假如你是法官,你會如何裁決呢?為了使事情簡化,我們不考慮法律問題而只作如下假設:假如人們讓你來決定,殺死船艙男僕在道德上是否可允許。對此最強有力的辯護是:考慮到當時那種可怕的情境,他們有必要殺死一個人以挽救其他三個人的生命。如果不殺死一個人並吃掉他的話,四個人可能都已經死了。帕克又弱又病,是當時符合邏輯的候選人,因為他反正很快就會死掉。此外,他跟達德利和斯蒂芬斯不一樣,他沒有家屬,他的死不會剝奪任何人的依靠,也不會留下悲痛的遺孀和子女。這種論證至少會受到兩種反駁:第一,人們會質疑,殺死男僕所獲得的利益,從總體上來說,是否真的大於它所帶來的損失。即使我們考慮到所挽救的生命的數量、幸存者及其家人的幸福,允許這種殺害可能會對社會整體產生不良的後果———例如,這會削弱反對謀殺的這一規范,或增加人們將法律掌握在自己手中的趨勢,抑或會使船長們更難招募船艙男僕。

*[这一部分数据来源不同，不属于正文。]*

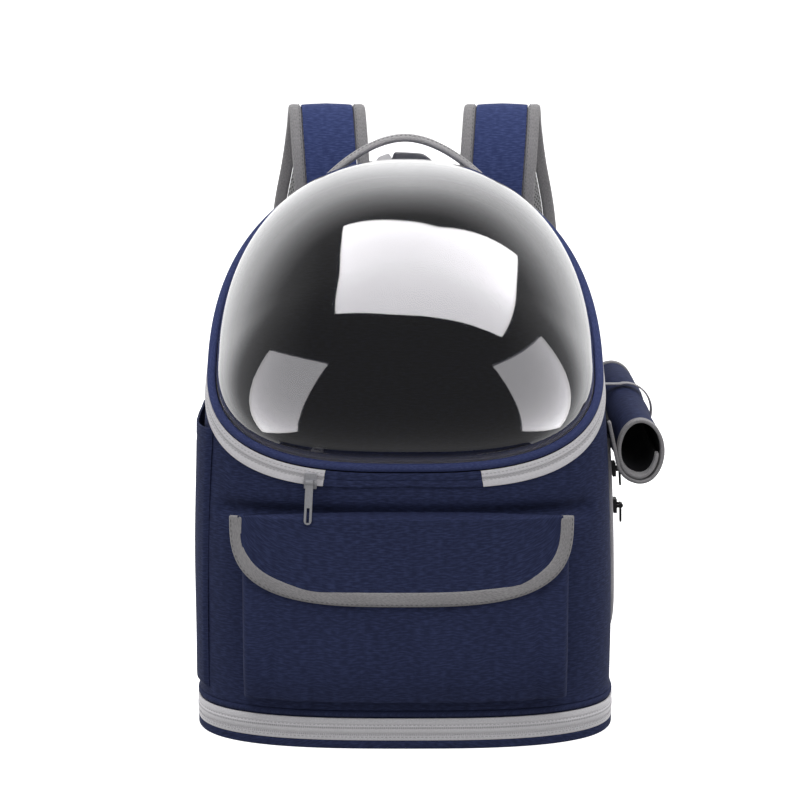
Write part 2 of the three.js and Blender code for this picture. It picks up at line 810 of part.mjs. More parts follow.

第二,即使將所有的事情都考慮在內,殺死男僕確實利大於弊,難道我們就不會痛苦地感覺到,殺害並吃掉一個毫無反抗能力的男僕是不對的嗎?而這之所以不對的原因要超越於社會的得失算計?難道以這種方式利用一個人,利用他的脆弱,未經本人同意就剝奪了他的生命是對的嗎,即使這樣做使他人受益?
對於任何一個對達德利和斯蒂芬斯的行為感到震驚的人而言,第一種反駁似乎只是一種溫和的抱怨。它接受了功利主義的這一假設———道德就在於權衡得失,道德僅僅期望一種更完備的、對社會結果的估算。如果殺害這個船艙男僕值得引起人們道德上的憤怒,那麼第二種反駁則更接近要點。它反駁這樣一種觀念:正當的行為僅僅是對結果———代價和受益的一種算計。它暗示道德意味著更多的東西———某種與人類恰當地對待他人的方式相關的東西。
這兩種思考救生艇案例的方式可以闡明兩種不同的正義進路。第一種進路認為,一種行為之道德與否僅僅取決於它所帶來的後果。正當的行為;就是人們經過綜合考慮後所作出的,任何能夠產生事物最佳狀態的行為。而第二種進路則認為,從道德上來說,結果並不是我們應當關注的全部。某些義務和權利應當受到我們的尊重,而這樣做的原因並不依賴於社會性的後果。
為了解決救生艇一案,以及許多我們通常遇到的、不像這麼極端的困境,我們需要探索一些更重大的道德和政治哲學問題:道德就是計算生命權衡得失呢,還是某些道德責任和人權是根本性的,以至於它們超越於這樣的算計?如果某些權利在這方面是根本性的———假如它們是自然的、神聖的、不可剝奪的和無條件的———我們該如何甄別它們呢?又是什麼使得它們具有這樣的根本性呢?